I 70 anni della nostra casa

30 Maggio 2018 Off Di Stefano Masetti

Vecchia chiesa

Moltissimi furono i bombardamenti che si abbatterono rovinosi sull’abitato di Pontassieve tra il novembre del ’43 fino all’estate del ’44. Il 17 gennaio 1944, in una terribile incursione aerea, vennero colpiti la canonica ed il locale delle associazioni cattoliche. Il 7 aprile, Venerdì Santo, intorno alle 15:00 venne colpita la chiesa che rimase quasi totalmente distrutta. Alle centinaia di abitazioni del centro andate in frantumi fece così eco la chiesa di San Michele Arcangelo divenuta ora un cumulo di macerie.

La Pasqua del 1944 sembrò quasi fermarsi alla Morte, dimentica di celebrare la Resurrezione: l’edificio, da sempre simbolo dell’intera comunità, da cui tutto l’abitato si era sviluppato, aveva cessato per sempre di esistere, come se la guerra, non paga del suo carico di morte e di dolore, avesse voluto mostrare, ancora una volta, tutta la sua potenzialità distruttiva, abbattendosi non solo sulle case dei singoli, ma sulla casa di tutti – la chiesa-, volto ed espressione di un’intera comunità. Quella casa considerata da sempre luogo d’intimità spirituale, d’accoglienza, di sicurezza perché sede di amore, serenità, felicità e fede. Quella casa in cui Dio e l’Uomo s’incontrano; quell’edificio che unisce la natura divina a quella umana. Quella casa in cui si è attratti verso Dio ed in cui si è insieme a Dio.
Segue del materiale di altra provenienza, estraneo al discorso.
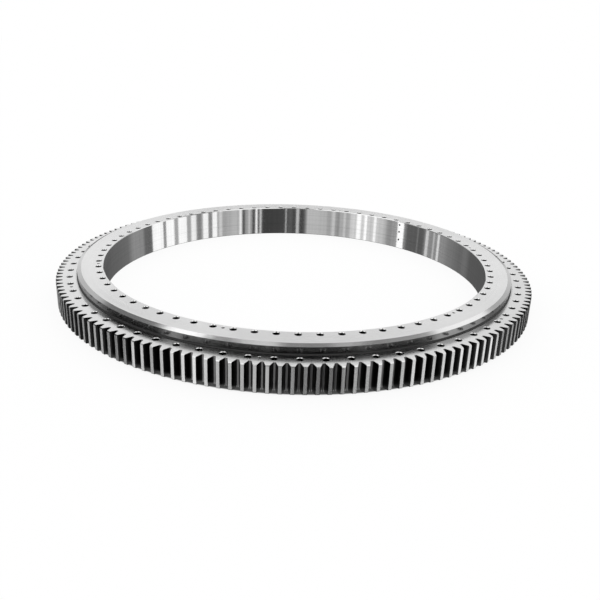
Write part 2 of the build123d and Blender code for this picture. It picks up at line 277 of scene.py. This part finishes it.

Il cantiere della nuova chiesa

Ed è forse per questo che, quando ancora la guerra non era conclusa, il primo obbiettivo a cui si mirò fu quello di riedificare questa costruzione sacra, luogo fisico e spirituale allo stesso tempo. E ci si rimboccò le maniche cercando di superare le difficoltà, di lasciarsi alle spalle le ferite della guerra, di andare oltre le macerie del dolore per perseguire la Speranza. Già nel giugno del 1945 i fedeli, insieme al parroco don Ildebrando Cuccuini, si prodigavano per la riedificazione della chiesa. Certo i problemi non furono pochi: l’opera di demolizione del vecchio edificio; la cessione del terreno necessario per l’ampliamento ed il ricollocamento della nuova struttura; le diverse sospensioni dei lavori dovute ai ritardi dei finanziamenti, alle difficoltà delle perizie e dei progetti; l’aumento progressivo ed inesorabile dei prezzi; il reperimento dei materiali. Il 29 ottobre alla fine partirono i lavori. Per quasi due anni l’attività si concentrò al solo edificio ecclesiastico progettato dagli architetti Morozzi e Saccardi…gradinata, campanile e battistero potevano aspettare!

Il cardinale inaugura la nuova chiesa

Nell’estate 1948 le parti essenziali erano ultimate e finalmente il 5 agosto 1948, S. Em. il cardinale Elia della Costa inaugurò solennemente, insieme ad una ventina di sacerdoti, la nuova chiesa di San Michele Arcangelo. Le celebrazioni continuarono anche nei giorni successivi, unendosi alla festività legata alla ricorrenza della Madonna Addolorata.

Non si trattò certo solo di una riedificazione in cemento e mattoni di una struttura annientata dalle bombe, ma della ricostruzione di un’intera comunità. Fu la risposta più bella della comunità religiosa di Pontassieve alla guerra: la Risurrezione del paese dopo la morte dettata dalla guerra, dall’occupazione, da tutto il Ventennio fascista. Questo monumento ancora oggi simboleggia la rinascita, rappresenta il nuovo inizio su cui si è retta per settant’anni la nostra comunità dei fedeli. Ma mentre il processo di costruzione materiale è avvenuto nel lasso di tempo di alcuni mesi, quello spirituale non si è ancora concluso. Continua da allora.

La navata con l’organo collocato nell’abside

Se, come scriveva Don Antonino Spanò, “la casa più bella è quella ricostruita sulle rovine dolorose del passato con un atto di fede generoso, di speranza e di amore.”, l’altro edificio – quello costituito dalle persone – richiede l’intervento e l’impegno di tutti ancora oggi: c’è bisogno del saggio architetto, del costruttore, dell’operaio e pure del manovale, del garzone e dell’apprendista… solo insieme, con la forza della fede ed il nostro impegno comune, ciascuno portando il proprio talento, la propria energia e anche la propria debolezza, potremo contribuire alla continua costruzione della Nostra Chiesa… per altri settant’anni!